===== Dataset section =====

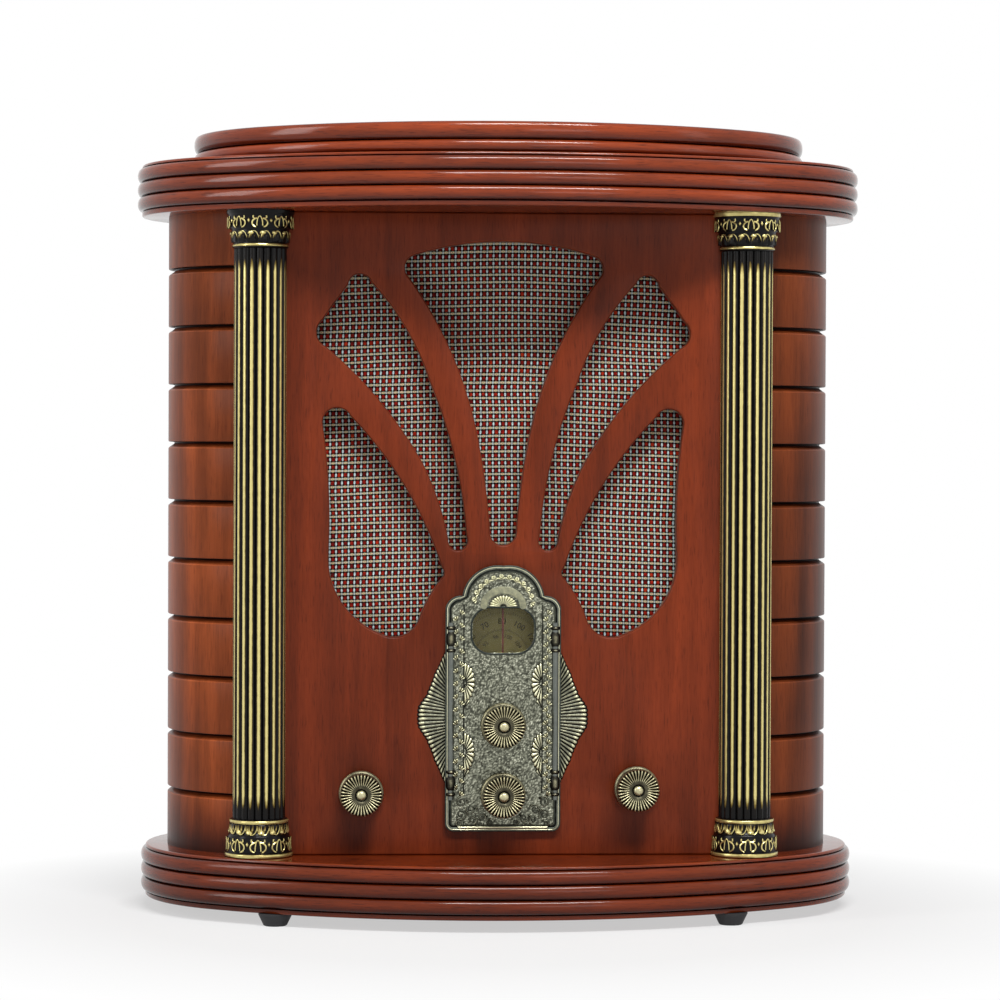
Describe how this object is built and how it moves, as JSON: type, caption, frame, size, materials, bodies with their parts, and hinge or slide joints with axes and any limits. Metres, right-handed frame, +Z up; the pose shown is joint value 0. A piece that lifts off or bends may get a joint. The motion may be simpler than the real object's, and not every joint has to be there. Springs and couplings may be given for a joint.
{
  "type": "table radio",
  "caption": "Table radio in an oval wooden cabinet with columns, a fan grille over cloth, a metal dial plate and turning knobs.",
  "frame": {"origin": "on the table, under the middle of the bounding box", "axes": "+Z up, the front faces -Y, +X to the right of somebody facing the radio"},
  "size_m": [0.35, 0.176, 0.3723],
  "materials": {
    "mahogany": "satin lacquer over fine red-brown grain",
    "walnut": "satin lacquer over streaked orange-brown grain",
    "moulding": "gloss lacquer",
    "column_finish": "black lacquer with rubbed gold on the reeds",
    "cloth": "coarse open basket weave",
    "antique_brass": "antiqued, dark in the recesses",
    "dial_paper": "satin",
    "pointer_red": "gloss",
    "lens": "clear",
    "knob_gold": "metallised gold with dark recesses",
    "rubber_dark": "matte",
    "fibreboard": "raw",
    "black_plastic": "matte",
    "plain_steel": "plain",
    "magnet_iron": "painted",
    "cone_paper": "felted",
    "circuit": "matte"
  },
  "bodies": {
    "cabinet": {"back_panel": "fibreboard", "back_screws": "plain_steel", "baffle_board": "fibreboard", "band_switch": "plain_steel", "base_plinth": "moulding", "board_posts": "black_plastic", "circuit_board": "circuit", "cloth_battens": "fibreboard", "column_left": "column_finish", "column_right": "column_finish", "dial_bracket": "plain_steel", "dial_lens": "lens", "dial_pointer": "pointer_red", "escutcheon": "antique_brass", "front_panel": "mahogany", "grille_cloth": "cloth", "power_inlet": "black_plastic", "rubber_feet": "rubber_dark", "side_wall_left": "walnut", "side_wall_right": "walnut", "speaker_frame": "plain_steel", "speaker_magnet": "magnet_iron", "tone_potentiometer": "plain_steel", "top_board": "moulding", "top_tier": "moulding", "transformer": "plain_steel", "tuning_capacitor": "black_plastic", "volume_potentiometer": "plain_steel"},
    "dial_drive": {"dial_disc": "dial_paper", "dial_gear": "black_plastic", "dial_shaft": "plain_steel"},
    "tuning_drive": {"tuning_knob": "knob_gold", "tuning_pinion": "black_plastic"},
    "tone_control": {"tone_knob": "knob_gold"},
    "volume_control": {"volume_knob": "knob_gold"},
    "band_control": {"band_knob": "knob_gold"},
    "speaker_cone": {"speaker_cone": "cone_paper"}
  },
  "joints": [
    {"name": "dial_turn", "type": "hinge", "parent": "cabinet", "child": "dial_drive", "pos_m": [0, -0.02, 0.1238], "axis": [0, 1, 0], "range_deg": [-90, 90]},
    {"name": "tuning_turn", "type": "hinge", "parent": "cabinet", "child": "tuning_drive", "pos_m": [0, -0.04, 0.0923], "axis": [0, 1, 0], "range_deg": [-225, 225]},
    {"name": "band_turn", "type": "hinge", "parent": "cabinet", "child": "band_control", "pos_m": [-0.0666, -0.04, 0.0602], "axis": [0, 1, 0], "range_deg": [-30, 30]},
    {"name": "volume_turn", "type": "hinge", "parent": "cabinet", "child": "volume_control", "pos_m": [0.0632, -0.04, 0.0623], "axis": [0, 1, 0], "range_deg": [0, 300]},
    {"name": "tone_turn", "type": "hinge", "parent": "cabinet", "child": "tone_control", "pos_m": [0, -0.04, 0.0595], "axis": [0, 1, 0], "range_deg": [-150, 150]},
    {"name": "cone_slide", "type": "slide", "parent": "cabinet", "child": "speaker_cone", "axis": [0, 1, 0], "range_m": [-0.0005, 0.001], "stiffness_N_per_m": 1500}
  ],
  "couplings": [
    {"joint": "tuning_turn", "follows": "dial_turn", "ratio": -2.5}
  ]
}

=====

▶ [Exercise brief]:
Nothing in the data may differ; print all of it exactly as written.

▶ [The completed task]:
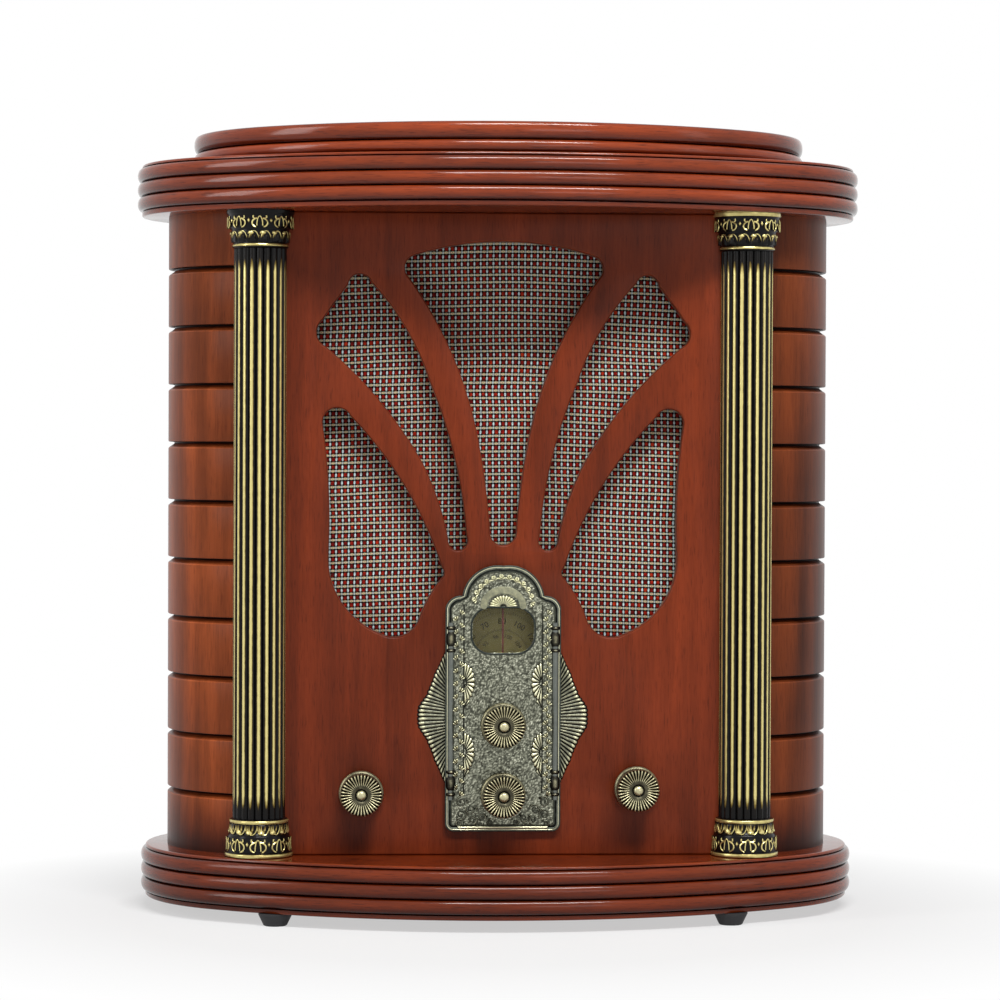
Describe how this object is built and how it moves, as JSON: type, caption, frame, size, materials, bodies with their parts, and hinge or slide joints with axes and any limits. Metres, right-handed frame, +Z up; the pose shown is joint value 0. A piece that lifts off or bends may get a joint. The motion may be simpler than the real object's, and not every joint has to be there. Springs and couplings may be given for a joint.
{
  "type": "table radio",
  "caption": "Table radio in an oval wooden cabinet with columns, a fan grille over cloth, a metal dial plate and turning knobs.",
  "frame": {"origin": "on the table, under the middle of the bounding box", "axes": "+Z up, the front faces -Y, +X to the right of somebody facing the radio"},
  "size_m": [0.35, 0.176, 0.3723],
  "materials": {
    "mahogany": "satin lacquer over fine red-brown grain",
    "walnut": "satin lacquer over streaked orange-brown grain",
    "moulding": "gloss lacquer",
    "column_finish": "black lacquer with rubbed gold on the reeds",
    "cloth": "coarse open basket weave",
    "antique_brass": "antiqued, dark in the recesses",
    "dial_paper": "satin",
    "pointer_red": "gloss",
    "lens": "clear",
    "knob_gold": "metallised gold with dark recesses",
    "rubber_dark": "matte",
    "fibreboard": "raw",
    "black_plastic": "matte",
    "plain_steel": "plain",
    "magnet_iron": "painted",
    "cone_paper": "felted",
    "circuit": "matte"
  },
  "bodies": {
    "cabinet": {"back_panel": "fibreboard", "back_screws": "plain_steel", "baffle_board": "fibreboard", "band_switch": "plain_steel", "base_plinth": "moulding", "board_posts": "black_plastic", "circuit_board": "circuit", "cloth_battens": "fibreboard", "column_left": "column_finish", "column_right": "column_finish", "dial_bracket": "plain_steel", "dial_lens": "lens", "dial_pointer": "pointer_red", "escutcheon": "antique_brass", "front_panel": "mahogany", "grille_cloth": "cloth", "power_inlet": "black_plastic", "rubber_feet": "rubber_dark", "side_wall_left": "walnut", "side_wall_right": "walnut", "speaker_frame": "plain_steel", "speaker_magnet": "magnet_iron", "tone_potentiometer": "plain_steel", "top_board": "moulding", "top_tier": "moulding", "transformer": "plain_steel", "tuning_capacitor": "black_plastic", "volume_potentiometer": "plain_steel"},
    "dial_drive": {"dial_disc": "dial_paper", "dial_gear": "black_plastic", "dial_shaft": "plain_steel"},
    "tuning_drive": {"tuning_knob": "knob_gold", "tuning_pinion": "black_plastic"},
    "tone_control": {"tone_knob": "knob_gold"},
    "volume_control": {"volume_knob": "knob_gold"},
    "band_control": {"band_knob": "knob_gold"},
    "speaker_cone": {"speaker_cone": "cone_paper"}
  },
  "joints": [
    {"name": "dial_turn", "type": "hinge", "parent": "cabinet", "child": "dial_drive", "pos_m": [0, -0.02, 0.1238], "axis": [0, 1, 0], "range_deg": [-90, 90]},
    {"name": "tuning_turn", "type": "hinge", "parent": "cabinet", "child": "tuning_drive", "pos_m": [0, -0.04, 0.0923], "axis": [0, 1, 0], "range_deg": [-225, 225]},
    {"name": "band_turn", "type": "hinge", "parent": "cabinet", "child": "band_control", "pos_m": [-0.0666, -0.04, 0.0602], "axis": [0, 1, 0], "range_deg": [-30, 30]},
    {"name": "volume_turn", "type": "hinge", "parent": "cabinet", "child": "volume_control", "pos_m": [0.0632, -0.04, 0.0623], "axis": [0, 1, 0], "range_deg": [0, 300]},
    {"name": "tone_turn", "type": "hinge", "parent": "cabinet", "child": "tone_control", "pos_m": [0, -0.04, 0.0595], "axis": [0, 1, 0], "range_deg": [-150, 150]},
    {"name": "cone_slide", "type": "slide", "parent": "cabinet", "child": "speaker_cone", "axis": [0, 1, 0], "range_m": [-0.0005, 0.001], "stiffness_N_per_m": 1500}
  ],
  "couplings": [
    {"joint": "tuning_turn", "follows": "dial_turn", "ratio": -2.5}
  ]
}